Quote the entries below from the line with "Recreate this object" through the line with "V = FreeCAD.Vector", both ends included, and only those lines.

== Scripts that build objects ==
_ _ _

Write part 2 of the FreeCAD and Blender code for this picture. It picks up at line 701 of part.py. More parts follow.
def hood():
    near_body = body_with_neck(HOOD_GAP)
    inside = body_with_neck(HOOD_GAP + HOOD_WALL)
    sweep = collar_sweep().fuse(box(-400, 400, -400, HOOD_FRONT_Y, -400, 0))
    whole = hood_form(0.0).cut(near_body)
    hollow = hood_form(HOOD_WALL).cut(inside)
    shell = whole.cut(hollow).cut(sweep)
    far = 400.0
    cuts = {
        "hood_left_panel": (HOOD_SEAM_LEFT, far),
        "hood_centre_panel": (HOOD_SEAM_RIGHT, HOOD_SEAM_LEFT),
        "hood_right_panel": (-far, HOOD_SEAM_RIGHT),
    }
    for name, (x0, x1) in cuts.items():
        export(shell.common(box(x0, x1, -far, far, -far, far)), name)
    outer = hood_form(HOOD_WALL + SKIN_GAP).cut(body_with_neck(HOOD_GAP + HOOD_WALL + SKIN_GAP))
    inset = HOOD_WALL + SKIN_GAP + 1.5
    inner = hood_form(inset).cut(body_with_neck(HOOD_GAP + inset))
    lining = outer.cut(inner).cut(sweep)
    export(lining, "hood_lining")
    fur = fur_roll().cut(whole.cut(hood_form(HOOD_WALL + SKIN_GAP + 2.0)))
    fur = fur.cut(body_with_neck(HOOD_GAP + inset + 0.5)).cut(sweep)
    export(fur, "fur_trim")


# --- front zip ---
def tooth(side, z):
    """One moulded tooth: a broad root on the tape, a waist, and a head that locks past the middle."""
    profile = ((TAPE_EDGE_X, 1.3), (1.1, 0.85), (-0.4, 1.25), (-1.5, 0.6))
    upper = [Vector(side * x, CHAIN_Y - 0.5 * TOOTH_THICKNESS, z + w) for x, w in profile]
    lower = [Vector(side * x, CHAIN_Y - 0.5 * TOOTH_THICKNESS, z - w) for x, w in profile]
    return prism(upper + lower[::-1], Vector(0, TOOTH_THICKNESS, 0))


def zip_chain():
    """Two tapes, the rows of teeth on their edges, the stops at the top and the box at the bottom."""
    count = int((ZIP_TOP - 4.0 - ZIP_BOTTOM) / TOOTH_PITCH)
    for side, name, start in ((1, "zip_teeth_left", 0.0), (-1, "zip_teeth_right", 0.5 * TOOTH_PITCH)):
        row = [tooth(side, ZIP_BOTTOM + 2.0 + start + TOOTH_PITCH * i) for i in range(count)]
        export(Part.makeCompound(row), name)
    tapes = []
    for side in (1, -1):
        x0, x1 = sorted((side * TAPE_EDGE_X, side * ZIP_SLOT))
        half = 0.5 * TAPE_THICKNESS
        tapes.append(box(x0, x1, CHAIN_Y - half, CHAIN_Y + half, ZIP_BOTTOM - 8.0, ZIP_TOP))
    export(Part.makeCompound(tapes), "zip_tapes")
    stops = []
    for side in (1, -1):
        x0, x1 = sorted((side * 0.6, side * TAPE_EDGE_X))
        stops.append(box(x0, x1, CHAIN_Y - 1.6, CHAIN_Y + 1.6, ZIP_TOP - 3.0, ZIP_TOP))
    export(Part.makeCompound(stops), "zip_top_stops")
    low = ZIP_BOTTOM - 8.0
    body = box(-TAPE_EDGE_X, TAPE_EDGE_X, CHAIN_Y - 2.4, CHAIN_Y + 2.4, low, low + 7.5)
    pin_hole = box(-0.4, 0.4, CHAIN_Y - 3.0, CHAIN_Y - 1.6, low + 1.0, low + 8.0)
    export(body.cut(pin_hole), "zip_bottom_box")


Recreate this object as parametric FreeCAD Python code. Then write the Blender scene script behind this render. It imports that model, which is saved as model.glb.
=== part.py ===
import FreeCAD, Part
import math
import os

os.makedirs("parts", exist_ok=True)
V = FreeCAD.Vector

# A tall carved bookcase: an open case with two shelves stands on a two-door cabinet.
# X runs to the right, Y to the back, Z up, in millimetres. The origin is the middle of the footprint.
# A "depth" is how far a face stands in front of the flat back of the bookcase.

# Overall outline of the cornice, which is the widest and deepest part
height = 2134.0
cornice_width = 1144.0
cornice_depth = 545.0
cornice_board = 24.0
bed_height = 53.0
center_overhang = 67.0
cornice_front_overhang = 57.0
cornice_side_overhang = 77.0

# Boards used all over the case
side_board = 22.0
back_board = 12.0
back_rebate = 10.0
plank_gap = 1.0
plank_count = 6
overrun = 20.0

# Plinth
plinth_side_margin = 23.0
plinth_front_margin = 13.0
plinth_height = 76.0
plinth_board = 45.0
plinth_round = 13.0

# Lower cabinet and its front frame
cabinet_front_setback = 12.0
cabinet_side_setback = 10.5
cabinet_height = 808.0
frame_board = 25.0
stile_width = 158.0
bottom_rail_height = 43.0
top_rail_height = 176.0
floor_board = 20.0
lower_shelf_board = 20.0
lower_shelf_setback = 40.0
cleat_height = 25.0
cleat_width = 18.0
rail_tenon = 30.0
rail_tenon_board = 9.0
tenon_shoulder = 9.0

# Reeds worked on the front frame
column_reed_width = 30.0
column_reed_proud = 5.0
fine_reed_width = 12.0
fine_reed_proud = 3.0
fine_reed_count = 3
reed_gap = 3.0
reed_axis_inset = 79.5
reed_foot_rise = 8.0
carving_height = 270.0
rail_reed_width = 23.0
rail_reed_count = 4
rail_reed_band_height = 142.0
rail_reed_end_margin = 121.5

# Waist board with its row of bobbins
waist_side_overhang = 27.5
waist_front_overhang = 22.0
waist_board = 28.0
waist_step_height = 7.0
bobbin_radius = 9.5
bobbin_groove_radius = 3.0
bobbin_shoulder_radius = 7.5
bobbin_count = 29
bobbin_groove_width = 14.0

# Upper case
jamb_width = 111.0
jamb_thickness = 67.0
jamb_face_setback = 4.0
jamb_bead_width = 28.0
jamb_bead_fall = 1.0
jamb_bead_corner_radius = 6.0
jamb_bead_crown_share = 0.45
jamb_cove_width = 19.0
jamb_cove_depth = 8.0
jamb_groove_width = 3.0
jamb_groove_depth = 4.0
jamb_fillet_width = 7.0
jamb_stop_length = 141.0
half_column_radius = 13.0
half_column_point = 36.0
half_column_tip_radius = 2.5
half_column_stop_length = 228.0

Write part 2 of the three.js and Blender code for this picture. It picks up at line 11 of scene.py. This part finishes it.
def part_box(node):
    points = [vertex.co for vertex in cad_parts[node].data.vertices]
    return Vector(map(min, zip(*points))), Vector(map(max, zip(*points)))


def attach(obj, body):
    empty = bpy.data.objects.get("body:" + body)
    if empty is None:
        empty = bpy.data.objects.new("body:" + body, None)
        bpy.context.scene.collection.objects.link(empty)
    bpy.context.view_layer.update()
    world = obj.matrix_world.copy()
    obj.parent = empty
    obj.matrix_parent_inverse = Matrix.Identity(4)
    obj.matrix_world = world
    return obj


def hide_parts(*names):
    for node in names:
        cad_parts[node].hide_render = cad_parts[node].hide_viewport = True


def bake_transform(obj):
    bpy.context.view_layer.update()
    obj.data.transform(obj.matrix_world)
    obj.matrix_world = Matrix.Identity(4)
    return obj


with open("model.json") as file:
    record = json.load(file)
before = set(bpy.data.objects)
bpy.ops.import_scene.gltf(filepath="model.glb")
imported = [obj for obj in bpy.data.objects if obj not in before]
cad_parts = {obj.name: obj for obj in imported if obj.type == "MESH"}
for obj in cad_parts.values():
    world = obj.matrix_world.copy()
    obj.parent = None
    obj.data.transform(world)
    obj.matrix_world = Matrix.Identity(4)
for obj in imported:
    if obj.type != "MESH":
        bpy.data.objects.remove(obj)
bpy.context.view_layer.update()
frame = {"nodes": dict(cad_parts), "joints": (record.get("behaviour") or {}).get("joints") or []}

_ _ _

== THE RESPONSE ==
Recreate this object as parametric FreeCAD Python code. Then write the Blender scene script behind this render. It imports that model, which is saved as model.glb.
=== part.py ===
import FreeCAD, Part
import math
import os

os.makedirs("parts", exist_ok=True)
V = FreeCAD.Vector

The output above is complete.